Researchers from Brigham and Women’s Hospital (BWH) have made a groundbreaking discovery that will shape the future of melanoma therapy. The team, led by Thomas S. Kupper, MD, chair of the BWH Department of Dermatology, and Rahul Purwar, PhD, found that high expression of a cell-signaling molecule, known as interleukin-9, in immune cells inhibits melanoma growth.
Their findings were published online in Nature Medicine.
After observing mice without genes responsible for development of an immune cell called T helper cell 17 (TH17), researchers found that these mice had significant resistance to melanoma tumor growth, suggesting that blockade of the TH17 cell pathway favored tumor inhibition. The researchers also noticed that the mice expressed high amounts of interleukin-9.
“These were unexpected results, which led us to examine a possible contribution of interleukin-9 to cancer growth suppression.” said Purwar.
The researchers next treated melanoma-bearing mice with T helper cell 9 (TH9), an immune cell that produces interleukin-9. They saw that these mice also had a profound resistance to melanoma growth. This is the first reported finding showing an anti-tumor effect of TH9 cells.
Moreover, the researchers were able to detect TH9 cells in both normal human blood and skin, specifically in skin-resident memory T cells and memory T cells in peripheral blood mononuclear cells. In contrast, TH9 cells were either absent or present at very low levels in human melanoma. This new finding paves the way for future studies that will assess the role of interleukin-9 and TH9 cells in human cancer therapy.
“Immunotherapy of cancer is coming of age, and there have been exciting recent results in patients with melanoma treated with drugs that stimulate the immune system,” said Kupper. “We hope that our results will also translate to the treatment of melanoma patients, but much work still needs to be done.”
According to the researchers, other cell-signaling molecules have been used in treating melanoma; however, this study is the first to investigate the role of interleukin-9 in melanoma tumor immunity.

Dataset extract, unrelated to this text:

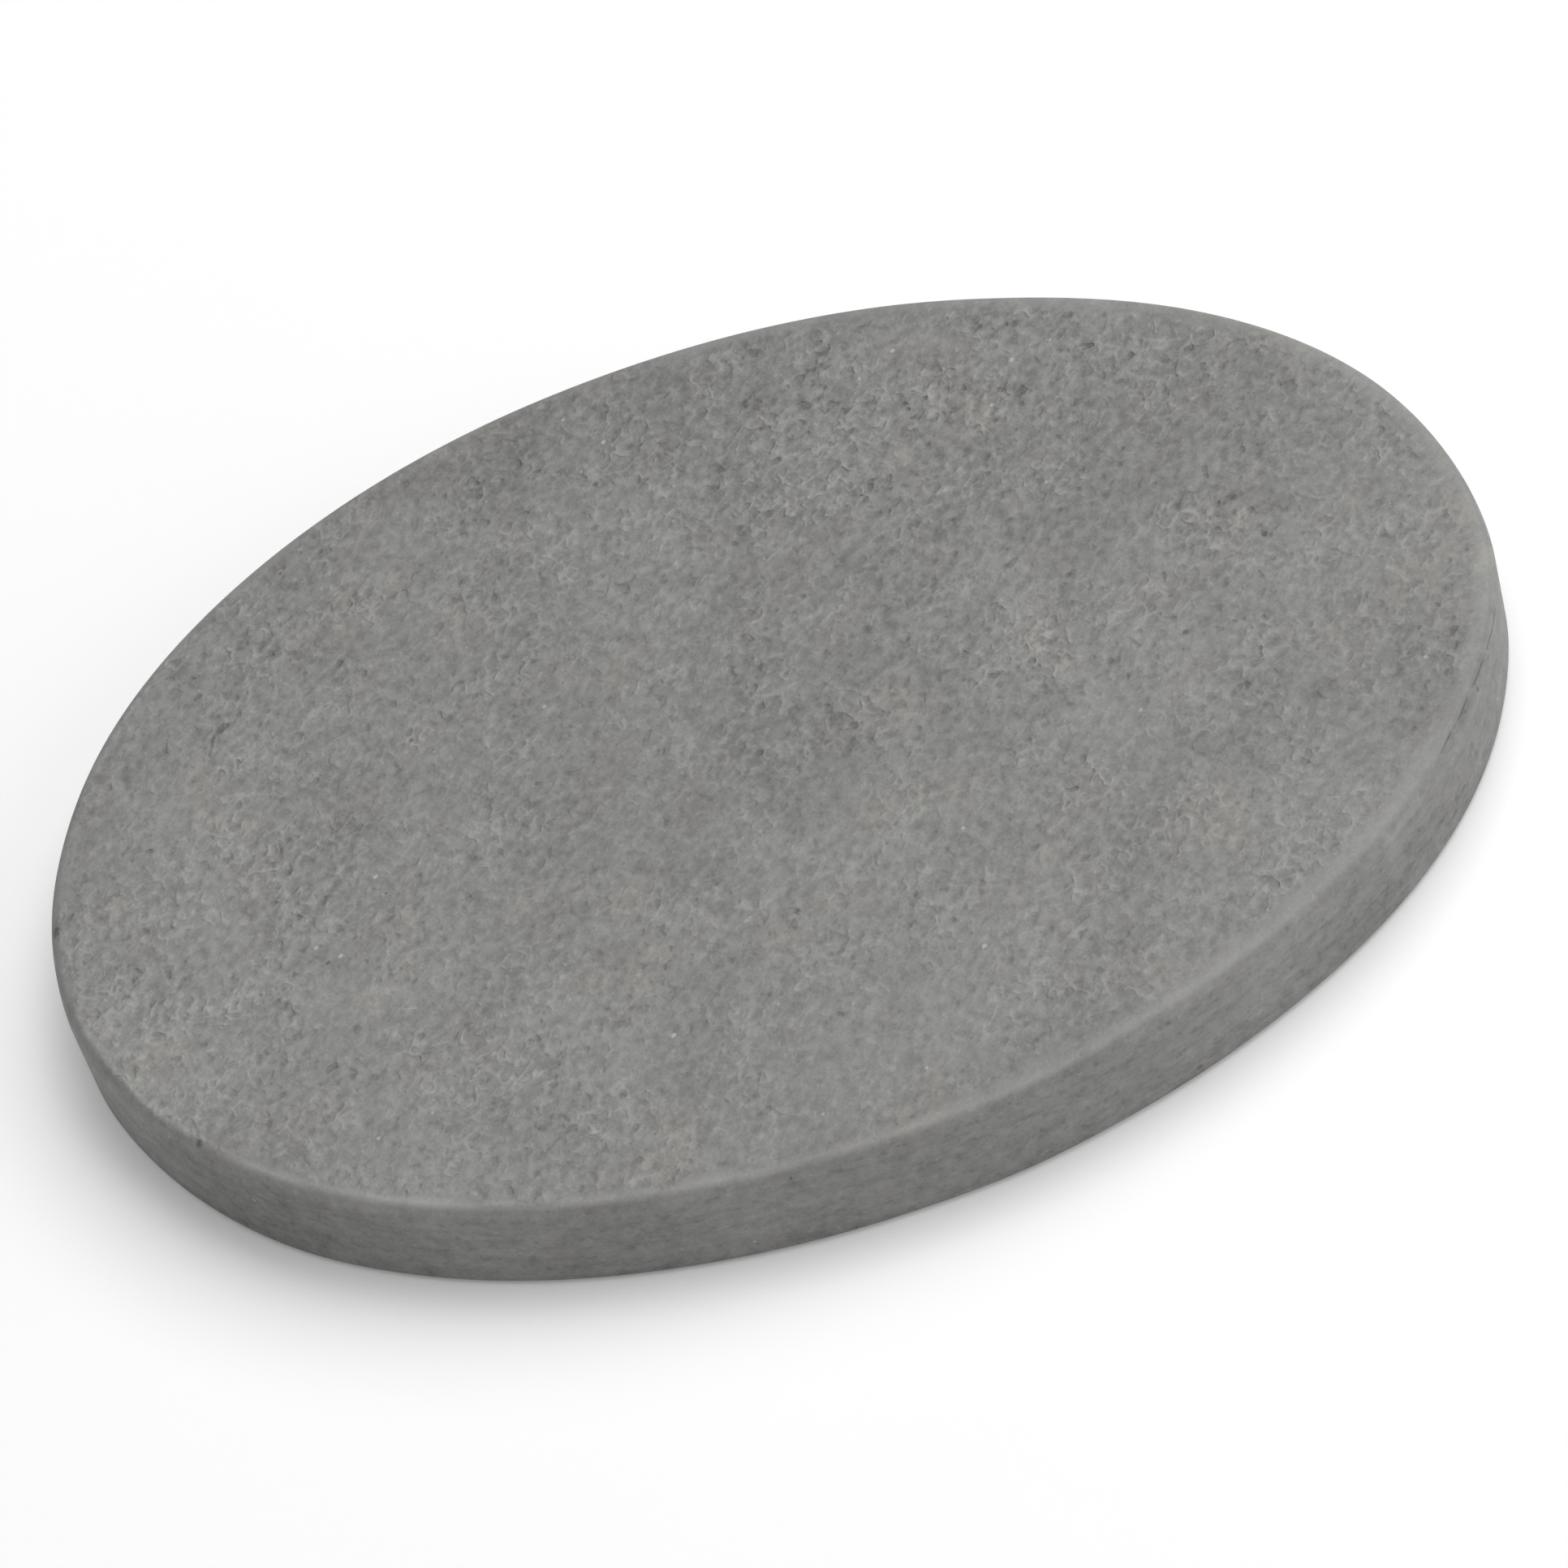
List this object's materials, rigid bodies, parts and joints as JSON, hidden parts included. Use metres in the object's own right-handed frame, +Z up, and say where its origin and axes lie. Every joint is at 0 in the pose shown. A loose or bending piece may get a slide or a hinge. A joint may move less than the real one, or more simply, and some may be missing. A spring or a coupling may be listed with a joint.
{
  "type": "basalt massage stone",
  "caption": "Flat oval slab of honed grey basalt with softly rounded rims, warmed or cooled and laid on the body in hot stone massage.",
  "frame": {"origin": "middle of the stone's flat resting face", "axes": "+X along the oval, +Y across it, +Z up out of the working face, through the stone's thickness"},
  "size_m": [0.12, 0.085, 0.01],
  "materials": {
    "basalt": "matte"
  },
  "bodies": {
    "root": {"basalt_stone": "basalt"}
  },
  "joints": []
}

Melanoma is the most dangerous form of skin cancer. The National Cancer Institute estimates that in 2012, there will be more than 76,000 new cases of melanoma in the United States and 9,180 deaths. Melanoma is curable if recognized and treated early.
This research was supported by the United States National Institutes of Health (R01 AI-41707, R01 AI-097128, P50 CA-093683, R01-AR-056720, R03-MH-095529 and Z01-ES-101586) and The Skin Cancer Foundation.